# WRITTEN INSTRUCTION:
Identify every line containing the word "materials" and reproduce each one.

========================================================================

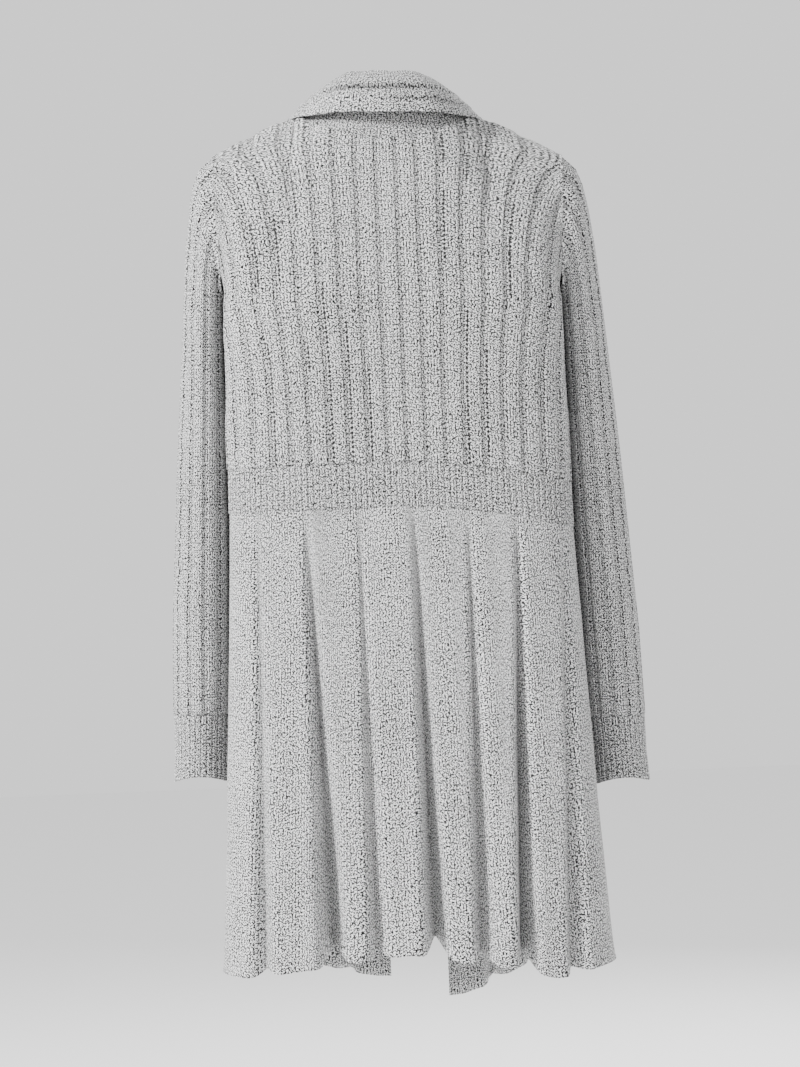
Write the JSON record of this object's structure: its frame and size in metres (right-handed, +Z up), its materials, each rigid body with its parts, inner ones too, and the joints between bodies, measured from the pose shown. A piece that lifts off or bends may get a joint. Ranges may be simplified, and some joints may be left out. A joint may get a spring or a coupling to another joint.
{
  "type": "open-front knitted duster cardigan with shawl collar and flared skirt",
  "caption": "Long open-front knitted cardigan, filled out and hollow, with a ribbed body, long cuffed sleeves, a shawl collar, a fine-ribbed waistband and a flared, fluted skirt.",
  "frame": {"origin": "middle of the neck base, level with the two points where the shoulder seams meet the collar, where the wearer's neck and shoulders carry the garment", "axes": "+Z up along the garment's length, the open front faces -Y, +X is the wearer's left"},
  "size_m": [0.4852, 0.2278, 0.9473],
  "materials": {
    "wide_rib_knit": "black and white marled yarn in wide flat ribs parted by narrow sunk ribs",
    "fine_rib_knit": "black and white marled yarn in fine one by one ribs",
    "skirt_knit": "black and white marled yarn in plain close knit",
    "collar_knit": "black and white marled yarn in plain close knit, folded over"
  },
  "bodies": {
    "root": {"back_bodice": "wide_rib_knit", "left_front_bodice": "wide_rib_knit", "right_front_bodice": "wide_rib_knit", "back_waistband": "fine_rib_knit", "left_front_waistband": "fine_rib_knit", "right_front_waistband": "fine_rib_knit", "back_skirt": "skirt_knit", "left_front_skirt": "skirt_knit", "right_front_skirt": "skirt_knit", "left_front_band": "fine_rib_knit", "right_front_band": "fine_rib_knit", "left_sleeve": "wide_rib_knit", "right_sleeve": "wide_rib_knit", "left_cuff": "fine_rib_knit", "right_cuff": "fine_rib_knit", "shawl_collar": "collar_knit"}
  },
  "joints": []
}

========================================================================

# TASK RESPONSE:
Write the JSON record of this object's structure: its frame and size in metres (right-handed, +Z up), its materials, each rigid body with its parts, inner ones too, and the joints between bodies, measured from the pose shown. A piece that lifts off or bends may get a joint. Ranges may be simplified, and some joints may be left out. A joint may get a spring or a coupling to another joint.
  "materials": {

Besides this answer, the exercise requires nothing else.